Dataset excerpt:
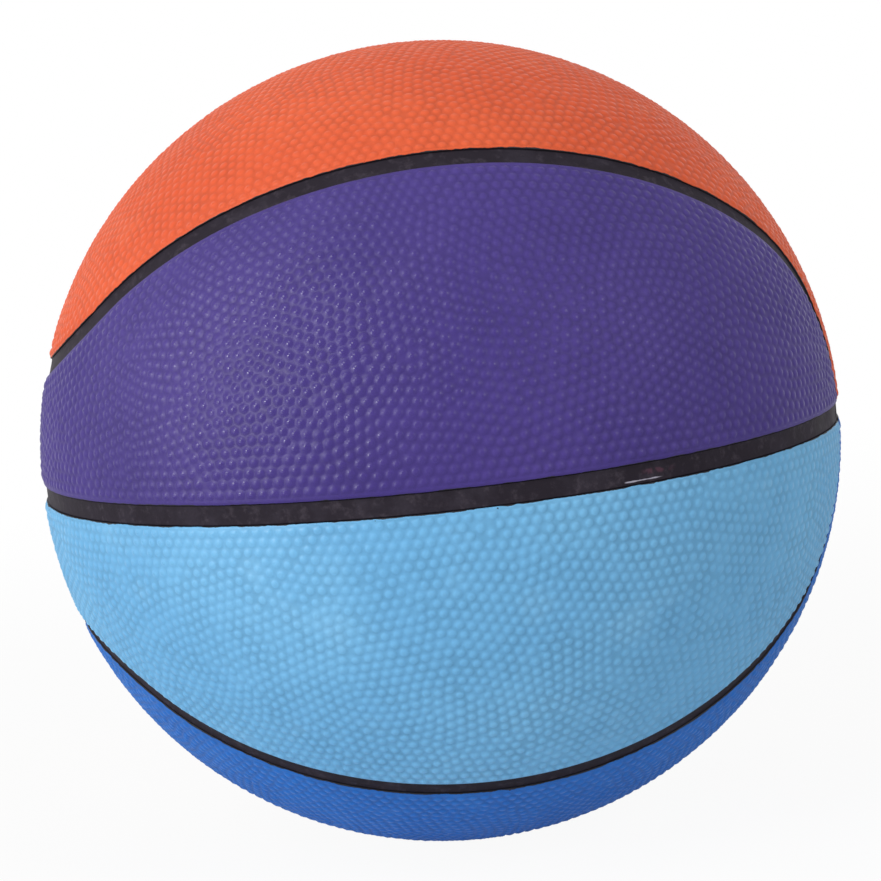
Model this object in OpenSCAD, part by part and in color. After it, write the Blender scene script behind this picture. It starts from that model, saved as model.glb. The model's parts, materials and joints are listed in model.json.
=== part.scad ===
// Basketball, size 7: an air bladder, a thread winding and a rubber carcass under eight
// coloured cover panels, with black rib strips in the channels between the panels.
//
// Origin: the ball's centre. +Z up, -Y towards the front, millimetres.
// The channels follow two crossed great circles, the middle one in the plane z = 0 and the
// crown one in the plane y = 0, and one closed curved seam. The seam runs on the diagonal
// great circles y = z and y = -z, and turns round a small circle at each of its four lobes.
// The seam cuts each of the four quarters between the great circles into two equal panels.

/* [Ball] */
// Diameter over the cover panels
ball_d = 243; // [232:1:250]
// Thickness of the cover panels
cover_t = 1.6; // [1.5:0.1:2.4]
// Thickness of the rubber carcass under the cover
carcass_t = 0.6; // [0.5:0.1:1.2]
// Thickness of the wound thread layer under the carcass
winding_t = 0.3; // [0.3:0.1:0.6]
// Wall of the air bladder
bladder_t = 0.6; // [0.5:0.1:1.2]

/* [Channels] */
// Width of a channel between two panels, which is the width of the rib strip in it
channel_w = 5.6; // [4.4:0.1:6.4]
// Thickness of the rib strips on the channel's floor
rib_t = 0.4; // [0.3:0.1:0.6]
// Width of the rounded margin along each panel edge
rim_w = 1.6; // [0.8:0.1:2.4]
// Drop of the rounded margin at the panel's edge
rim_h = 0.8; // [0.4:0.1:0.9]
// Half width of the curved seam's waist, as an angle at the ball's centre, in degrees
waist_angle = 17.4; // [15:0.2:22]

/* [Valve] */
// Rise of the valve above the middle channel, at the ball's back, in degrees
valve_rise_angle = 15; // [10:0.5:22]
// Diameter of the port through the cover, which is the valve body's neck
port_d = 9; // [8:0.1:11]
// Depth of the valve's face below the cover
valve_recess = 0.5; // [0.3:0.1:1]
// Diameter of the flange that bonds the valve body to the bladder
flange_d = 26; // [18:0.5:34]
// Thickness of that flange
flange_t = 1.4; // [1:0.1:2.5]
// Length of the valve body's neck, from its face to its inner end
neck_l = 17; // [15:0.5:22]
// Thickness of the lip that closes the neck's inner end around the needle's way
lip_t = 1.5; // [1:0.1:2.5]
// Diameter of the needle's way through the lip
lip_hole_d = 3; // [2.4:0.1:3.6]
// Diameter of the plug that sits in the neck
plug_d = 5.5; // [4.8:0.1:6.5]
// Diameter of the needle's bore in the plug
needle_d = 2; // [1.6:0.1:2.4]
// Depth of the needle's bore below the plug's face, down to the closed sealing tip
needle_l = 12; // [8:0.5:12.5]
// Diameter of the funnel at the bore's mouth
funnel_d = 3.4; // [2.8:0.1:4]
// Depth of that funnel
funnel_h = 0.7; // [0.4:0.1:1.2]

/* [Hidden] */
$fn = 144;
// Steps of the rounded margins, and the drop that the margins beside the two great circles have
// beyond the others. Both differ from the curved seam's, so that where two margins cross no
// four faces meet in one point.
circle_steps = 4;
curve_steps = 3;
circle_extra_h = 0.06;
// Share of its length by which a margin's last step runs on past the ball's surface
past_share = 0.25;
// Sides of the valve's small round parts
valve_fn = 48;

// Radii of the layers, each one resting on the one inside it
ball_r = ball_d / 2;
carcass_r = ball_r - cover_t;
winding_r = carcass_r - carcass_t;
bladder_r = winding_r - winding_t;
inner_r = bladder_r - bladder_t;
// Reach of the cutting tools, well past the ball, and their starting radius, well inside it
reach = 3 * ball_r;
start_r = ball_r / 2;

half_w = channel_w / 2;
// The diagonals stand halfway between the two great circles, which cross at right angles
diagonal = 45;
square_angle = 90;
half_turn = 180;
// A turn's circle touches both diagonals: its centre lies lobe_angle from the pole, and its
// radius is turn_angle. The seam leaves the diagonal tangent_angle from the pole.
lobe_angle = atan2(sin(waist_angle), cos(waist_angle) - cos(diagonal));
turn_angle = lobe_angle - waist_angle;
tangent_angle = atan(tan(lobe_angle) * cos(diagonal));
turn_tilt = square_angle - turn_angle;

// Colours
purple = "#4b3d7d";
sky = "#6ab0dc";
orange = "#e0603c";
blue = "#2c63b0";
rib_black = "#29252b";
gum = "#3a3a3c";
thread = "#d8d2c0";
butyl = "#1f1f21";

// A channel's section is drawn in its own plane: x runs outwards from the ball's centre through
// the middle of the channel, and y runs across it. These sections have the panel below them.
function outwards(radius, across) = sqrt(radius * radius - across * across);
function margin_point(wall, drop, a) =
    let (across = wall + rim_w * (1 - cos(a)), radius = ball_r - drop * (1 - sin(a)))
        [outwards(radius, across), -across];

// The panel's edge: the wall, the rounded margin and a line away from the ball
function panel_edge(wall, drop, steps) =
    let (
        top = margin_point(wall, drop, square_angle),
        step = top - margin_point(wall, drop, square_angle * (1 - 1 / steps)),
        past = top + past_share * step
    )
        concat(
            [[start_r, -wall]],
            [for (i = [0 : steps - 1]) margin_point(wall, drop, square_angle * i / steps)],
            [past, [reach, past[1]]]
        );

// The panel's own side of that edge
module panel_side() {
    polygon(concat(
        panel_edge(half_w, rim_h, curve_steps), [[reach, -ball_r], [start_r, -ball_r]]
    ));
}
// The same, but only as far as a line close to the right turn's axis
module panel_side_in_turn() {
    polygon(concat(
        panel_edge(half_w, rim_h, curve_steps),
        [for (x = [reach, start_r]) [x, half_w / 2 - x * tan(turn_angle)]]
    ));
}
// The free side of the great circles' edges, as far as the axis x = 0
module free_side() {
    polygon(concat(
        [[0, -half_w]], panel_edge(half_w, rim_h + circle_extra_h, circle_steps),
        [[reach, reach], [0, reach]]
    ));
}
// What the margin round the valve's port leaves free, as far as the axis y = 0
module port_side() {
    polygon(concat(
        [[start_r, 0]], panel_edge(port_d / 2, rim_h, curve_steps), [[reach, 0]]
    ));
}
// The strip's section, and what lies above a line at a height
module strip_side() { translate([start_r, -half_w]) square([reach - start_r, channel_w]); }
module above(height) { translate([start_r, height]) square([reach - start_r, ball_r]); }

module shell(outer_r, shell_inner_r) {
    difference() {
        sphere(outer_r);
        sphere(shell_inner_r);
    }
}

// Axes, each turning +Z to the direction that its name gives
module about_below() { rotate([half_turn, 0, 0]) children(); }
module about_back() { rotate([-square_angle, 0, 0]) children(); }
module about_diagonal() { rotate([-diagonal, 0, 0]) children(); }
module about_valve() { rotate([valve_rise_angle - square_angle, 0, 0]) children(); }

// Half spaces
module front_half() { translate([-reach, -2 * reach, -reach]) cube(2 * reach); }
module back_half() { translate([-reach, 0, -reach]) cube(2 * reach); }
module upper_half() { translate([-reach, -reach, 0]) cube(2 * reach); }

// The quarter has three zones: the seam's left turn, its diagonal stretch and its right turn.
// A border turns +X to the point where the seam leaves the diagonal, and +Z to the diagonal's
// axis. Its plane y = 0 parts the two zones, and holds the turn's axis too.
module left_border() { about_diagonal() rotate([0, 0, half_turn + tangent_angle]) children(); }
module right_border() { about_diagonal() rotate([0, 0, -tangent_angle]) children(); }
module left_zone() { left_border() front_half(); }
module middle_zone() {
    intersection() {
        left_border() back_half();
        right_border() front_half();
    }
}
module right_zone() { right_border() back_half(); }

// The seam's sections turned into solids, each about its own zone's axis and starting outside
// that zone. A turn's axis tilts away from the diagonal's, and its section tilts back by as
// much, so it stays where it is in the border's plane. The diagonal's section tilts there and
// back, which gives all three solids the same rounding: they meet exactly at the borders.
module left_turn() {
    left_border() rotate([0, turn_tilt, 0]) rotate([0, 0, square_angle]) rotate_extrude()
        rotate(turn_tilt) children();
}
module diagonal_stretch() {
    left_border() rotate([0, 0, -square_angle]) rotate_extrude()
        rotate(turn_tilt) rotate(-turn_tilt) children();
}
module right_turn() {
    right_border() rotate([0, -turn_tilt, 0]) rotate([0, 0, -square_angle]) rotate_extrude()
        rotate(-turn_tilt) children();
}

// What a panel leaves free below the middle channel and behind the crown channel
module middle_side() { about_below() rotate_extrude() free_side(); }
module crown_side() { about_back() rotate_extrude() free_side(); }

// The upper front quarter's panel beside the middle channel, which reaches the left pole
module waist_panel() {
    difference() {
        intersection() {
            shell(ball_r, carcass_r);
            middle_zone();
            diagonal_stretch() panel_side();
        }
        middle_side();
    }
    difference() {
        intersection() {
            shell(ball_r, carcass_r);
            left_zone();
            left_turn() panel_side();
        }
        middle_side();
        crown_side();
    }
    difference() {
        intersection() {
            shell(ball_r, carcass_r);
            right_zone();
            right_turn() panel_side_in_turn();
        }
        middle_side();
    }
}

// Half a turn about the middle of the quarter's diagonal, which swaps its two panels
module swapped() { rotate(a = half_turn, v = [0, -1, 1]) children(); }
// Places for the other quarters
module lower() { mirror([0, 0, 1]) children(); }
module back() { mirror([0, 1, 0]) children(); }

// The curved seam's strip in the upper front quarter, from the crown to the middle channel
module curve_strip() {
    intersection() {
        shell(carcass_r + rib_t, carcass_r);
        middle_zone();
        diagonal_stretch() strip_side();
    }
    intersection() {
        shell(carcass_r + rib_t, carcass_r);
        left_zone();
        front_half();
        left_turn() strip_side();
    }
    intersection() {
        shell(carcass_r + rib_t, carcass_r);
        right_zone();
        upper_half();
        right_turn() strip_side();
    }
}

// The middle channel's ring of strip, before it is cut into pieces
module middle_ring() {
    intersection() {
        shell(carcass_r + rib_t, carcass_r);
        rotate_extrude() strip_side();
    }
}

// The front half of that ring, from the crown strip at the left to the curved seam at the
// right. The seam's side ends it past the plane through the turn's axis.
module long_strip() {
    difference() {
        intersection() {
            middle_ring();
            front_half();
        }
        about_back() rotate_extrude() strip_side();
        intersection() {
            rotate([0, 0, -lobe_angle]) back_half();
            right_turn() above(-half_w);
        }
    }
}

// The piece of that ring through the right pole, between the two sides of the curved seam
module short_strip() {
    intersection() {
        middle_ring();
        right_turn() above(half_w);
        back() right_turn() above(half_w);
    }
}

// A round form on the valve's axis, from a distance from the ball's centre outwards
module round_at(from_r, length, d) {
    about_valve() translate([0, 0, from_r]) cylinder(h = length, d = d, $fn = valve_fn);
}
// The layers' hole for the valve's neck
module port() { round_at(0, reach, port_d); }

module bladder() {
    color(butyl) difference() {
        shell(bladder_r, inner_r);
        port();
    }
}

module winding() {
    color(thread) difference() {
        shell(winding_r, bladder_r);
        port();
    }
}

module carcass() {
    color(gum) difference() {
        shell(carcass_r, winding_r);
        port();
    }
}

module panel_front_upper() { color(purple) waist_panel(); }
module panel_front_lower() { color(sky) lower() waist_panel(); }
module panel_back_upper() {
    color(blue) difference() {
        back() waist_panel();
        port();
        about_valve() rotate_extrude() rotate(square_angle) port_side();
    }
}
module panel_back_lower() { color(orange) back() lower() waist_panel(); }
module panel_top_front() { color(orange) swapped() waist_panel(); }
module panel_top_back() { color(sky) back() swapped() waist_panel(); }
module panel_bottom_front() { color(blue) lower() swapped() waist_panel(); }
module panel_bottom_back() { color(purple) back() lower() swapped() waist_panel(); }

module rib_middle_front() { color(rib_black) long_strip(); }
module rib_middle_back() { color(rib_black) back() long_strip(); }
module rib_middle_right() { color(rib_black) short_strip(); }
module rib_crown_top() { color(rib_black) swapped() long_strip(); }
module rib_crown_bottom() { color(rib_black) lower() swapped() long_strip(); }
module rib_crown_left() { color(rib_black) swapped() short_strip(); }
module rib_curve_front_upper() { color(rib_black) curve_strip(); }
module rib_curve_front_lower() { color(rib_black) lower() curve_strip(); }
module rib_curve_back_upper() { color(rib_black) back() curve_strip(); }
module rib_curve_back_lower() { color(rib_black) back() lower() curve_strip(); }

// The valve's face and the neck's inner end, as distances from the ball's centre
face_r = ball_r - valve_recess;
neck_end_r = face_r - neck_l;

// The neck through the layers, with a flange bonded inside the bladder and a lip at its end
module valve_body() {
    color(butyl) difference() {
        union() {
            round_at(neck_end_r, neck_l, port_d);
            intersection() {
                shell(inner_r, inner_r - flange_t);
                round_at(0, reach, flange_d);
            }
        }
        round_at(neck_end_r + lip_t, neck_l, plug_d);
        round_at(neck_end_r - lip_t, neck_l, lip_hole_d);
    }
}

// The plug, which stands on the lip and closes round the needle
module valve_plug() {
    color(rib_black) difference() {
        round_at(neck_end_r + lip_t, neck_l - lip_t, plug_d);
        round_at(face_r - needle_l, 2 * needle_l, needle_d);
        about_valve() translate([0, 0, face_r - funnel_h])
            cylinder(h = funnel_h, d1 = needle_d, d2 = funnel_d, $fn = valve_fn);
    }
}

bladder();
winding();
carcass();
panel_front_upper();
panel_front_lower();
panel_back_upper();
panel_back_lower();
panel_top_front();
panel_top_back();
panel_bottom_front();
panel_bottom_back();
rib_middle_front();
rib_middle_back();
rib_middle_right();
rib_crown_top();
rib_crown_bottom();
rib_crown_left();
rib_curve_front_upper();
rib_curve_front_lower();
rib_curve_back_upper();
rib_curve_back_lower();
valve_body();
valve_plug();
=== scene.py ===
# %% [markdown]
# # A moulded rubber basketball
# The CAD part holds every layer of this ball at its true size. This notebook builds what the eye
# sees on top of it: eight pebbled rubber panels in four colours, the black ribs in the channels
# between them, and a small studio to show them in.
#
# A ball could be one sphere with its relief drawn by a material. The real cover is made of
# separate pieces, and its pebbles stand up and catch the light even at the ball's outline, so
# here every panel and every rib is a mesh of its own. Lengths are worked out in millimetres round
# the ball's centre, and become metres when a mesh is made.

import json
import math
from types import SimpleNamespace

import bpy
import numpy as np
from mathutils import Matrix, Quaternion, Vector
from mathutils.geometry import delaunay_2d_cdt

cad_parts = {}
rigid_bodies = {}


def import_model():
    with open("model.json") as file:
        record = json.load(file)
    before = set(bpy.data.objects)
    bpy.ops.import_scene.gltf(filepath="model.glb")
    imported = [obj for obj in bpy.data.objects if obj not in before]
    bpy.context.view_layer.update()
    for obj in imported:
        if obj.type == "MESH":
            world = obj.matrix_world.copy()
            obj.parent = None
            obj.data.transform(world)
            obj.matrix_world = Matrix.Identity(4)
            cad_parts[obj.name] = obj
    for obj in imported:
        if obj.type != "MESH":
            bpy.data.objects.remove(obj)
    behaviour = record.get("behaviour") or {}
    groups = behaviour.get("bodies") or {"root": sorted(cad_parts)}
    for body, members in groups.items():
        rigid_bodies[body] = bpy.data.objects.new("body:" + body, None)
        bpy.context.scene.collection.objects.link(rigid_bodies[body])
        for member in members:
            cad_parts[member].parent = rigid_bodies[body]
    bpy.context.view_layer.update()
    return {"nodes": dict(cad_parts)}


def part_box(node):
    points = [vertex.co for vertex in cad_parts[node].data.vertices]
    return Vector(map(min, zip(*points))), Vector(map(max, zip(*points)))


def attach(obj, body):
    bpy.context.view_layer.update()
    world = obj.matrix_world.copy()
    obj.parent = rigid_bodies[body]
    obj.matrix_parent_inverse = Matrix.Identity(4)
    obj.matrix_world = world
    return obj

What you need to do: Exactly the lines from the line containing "closes round the needle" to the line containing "from mathutils.geometry import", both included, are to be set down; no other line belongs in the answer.

Response:
// The plug, which stands on the lip and closes round the needle
module valve_plug() {
    color(rib_black) difference() {
        round_at(neck_end_r + lip_t, neck_l - lip_t, plug_d);
        round_at(face_r - needle_l, 2 * needle_l, needle_d);
        about_valve() translate([0, 0, face_r - funnel_h])
            cylinder(h = funnel_h, d1 = needle_d, d2 = funnel_d, $fn = valve_fn);
    }
}

bladder();
winding();
carcass();
panel_front_upper();
panel_front_lower();
panel_back_upper();
panel_back_lower();
panel_top_front();
panel_top_back();
panel_bottom_front();
panel_bottom_back();
rib_middle_front();
rib_middle_back();
rib_middle_right();
rib_crown_top();
rib_crown_bottom();
rib_crown_left();
rib_curve_front_upper();
rib_curve_front_lower();
rib_curve_back_upper();
rib_curve_back_lower();
valve_body();
valve_plug();
=== scene.py ===
# %% [markdown]
# # A moulded rubber basketball
# The CAD part holds every layer of this ball at its true size. This notebook builds what the eye
# sees on top of it: eight pebbled rubber panels in four colours, the black ribs in the channels
# between them, and a small studio to show them in.
#
# A ball could be one sphere with its relief drawn by a material. The real cover is made of
# separate pieces, and its pebbles stand up and catch the light even at the ball's outline, so
# here every panel and every rib is a mesh of its own. Lengths are worked out in millimetres round
# the ball's centre, and become metres when a mesh is made.

import json
import math
from types import SimpleNamespace

import bpy
import numpy as np
from mathutils import Matrix, Quaternion, Vector
from mathutils.geometry import delaunay_2d_cdt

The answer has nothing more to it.